Problem statement:
Below is a listing. Quote from it, exactly, the lines from the one containing "from mathutils import Matrix, Vector" down to the one containing "obj.matrix_world = Matrix.Identity(4)", both ends included, and nothing else.

Material:
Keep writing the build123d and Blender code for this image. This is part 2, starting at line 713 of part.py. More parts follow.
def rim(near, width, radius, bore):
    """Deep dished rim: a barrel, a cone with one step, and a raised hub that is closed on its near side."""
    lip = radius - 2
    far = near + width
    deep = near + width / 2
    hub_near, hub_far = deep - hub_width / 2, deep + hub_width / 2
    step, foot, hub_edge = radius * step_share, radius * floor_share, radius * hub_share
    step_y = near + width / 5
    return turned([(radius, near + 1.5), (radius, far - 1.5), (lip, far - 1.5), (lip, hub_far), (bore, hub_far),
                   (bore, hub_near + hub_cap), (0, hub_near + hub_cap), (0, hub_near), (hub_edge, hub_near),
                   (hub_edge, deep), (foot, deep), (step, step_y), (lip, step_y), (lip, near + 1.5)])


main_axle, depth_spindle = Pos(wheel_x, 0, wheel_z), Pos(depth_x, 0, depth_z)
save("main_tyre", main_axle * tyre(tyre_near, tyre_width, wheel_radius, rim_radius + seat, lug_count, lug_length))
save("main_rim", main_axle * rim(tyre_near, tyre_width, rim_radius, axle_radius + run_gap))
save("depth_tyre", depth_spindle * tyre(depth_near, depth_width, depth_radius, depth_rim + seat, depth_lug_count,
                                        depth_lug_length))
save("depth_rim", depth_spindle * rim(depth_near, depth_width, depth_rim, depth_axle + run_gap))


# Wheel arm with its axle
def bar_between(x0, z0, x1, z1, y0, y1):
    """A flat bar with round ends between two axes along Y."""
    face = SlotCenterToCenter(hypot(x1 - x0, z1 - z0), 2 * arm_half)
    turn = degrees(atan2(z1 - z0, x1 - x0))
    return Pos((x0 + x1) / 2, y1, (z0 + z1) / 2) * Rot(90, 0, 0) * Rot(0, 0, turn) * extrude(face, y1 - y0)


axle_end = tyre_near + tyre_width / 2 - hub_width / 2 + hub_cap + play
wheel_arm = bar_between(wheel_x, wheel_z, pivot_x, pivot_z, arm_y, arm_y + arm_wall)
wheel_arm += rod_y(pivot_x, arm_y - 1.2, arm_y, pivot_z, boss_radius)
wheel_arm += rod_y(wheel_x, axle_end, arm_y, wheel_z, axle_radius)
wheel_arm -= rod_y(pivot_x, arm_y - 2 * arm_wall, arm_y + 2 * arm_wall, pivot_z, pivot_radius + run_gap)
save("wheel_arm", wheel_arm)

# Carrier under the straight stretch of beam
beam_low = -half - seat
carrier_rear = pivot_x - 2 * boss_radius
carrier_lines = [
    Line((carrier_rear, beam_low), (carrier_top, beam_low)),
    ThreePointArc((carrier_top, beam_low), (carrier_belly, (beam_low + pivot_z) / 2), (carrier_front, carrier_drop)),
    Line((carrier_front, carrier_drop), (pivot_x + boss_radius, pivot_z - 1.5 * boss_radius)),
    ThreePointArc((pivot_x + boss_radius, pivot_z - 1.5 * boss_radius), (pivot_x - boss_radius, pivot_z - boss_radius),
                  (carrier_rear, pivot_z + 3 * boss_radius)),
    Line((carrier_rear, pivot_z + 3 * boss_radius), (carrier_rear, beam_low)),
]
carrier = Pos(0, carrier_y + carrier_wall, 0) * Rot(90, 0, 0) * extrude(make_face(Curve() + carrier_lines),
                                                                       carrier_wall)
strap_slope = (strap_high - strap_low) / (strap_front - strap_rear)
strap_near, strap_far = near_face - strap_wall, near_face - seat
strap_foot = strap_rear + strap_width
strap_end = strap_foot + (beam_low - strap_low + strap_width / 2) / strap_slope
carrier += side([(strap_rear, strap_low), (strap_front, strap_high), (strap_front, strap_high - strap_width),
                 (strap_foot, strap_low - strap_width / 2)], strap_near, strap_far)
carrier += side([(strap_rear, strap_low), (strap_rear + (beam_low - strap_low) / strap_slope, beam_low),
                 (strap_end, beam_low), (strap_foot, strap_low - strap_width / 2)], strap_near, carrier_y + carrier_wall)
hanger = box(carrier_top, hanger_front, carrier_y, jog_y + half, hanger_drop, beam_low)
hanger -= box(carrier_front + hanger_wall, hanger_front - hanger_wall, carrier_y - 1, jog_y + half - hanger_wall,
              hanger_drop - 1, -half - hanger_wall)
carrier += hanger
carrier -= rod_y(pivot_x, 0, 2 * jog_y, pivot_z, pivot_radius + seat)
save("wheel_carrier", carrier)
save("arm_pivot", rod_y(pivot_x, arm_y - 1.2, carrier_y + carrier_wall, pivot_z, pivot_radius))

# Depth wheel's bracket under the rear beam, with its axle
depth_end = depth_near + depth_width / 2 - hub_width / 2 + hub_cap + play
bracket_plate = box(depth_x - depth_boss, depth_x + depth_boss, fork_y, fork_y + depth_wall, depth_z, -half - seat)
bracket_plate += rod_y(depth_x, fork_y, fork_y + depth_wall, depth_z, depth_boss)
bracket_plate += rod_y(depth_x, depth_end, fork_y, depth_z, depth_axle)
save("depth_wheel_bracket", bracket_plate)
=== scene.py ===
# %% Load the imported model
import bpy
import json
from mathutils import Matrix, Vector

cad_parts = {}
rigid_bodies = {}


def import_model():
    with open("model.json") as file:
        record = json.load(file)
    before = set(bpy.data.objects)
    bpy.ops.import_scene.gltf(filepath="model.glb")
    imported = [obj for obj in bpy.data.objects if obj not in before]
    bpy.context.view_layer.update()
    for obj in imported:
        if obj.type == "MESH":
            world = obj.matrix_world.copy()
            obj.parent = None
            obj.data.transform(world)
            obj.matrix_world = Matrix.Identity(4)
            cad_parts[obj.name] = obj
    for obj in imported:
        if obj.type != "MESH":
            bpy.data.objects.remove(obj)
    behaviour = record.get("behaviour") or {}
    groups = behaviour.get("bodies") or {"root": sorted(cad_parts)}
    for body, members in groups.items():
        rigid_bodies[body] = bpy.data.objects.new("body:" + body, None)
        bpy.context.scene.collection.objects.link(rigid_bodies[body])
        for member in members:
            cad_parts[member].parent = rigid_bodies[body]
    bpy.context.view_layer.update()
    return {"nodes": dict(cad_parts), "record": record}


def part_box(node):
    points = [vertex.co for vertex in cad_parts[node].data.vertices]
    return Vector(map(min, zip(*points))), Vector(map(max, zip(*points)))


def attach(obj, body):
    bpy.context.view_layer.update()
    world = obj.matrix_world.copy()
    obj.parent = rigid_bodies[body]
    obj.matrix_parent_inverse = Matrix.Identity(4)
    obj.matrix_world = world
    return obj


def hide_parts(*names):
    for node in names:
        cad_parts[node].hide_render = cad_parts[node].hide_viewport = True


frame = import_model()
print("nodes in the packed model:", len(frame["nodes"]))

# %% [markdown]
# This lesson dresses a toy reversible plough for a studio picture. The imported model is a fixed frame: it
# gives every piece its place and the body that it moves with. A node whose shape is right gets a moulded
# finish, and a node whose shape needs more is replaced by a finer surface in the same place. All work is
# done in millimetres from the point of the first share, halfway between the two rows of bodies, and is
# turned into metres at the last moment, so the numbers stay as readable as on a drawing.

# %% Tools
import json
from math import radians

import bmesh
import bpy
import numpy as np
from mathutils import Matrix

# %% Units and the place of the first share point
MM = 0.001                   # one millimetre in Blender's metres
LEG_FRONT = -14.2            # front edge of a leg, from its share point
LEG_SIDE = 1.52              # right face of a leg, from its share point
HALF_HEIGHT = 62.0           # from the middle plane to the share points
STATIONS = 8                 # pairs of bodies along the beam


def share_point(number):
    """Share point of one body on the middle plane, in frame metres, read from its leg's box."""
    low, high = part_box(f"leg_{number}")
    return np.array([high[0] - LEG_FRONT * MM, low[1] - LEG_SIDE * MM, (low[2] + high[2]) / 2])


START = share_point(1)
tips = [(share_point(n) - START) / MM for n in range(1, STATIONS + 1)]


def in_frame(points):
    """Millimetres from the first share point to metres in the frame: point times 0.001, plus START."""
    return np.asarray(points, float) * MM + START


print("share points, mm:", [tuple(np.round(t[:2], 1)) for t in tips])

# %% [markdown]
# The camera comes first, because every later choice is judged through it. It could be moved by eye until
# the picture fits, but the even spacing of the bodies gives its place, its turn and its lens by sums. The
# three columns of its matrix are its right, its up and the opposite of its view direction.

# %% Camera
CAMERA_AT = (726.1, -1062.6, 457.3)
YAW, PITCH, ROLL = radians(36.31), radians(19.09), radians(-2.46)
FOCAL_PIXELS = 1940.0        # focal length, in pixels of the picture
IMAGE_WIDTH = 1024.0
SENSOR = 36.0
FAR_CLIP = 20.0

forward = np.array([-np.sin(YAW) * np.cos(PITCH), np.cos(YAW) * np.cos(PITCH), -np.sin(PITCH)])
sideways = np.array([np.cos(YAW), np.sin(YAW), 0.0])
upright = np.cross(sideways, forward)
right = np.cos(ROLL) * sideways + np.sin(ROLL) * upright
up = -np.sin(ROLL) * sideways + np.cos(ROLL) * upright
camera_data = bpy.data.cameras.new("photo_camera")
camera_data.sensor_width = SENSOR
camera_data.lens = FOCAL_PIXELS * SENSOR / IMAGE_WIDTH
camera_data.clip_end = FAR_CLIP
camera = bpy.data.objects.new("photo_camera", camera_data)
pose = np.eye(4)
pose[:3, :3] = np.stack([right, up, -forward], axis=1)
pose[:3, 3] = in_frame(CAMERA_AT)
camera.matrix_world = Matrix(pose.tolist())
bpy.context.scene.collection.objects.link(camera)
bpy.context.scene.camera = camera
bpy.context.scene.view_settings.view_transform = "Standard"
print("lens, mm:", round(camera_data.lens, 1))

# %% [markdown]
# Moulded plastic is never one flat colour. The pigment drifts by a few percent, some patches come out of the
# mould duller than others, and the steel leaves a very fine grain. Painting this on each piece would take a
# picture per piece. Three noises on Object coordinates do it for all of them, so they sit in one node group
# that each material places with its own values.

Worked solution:
from mathutils import Matrix, Vector

cad_parts = {}
rigid_bodies = {}


def import_model():
    with open("model.json") as file:
        record = json.load(file)
    before = set(bpy.data.objects)
    bpy.ops.import_scene.gltf(filepath="model.glb")
    imported = [obj for obj in bpy.data.objects if obj not in before]
    bpy.context.view_layer.update()
    for obj in imported:
        if obj.type == "MESH":
            world = obj.matrix_world.copy()
            obj.parent = None
            obj.data.transform(world)
            obj.matrix_world = Matrix.Identity(4)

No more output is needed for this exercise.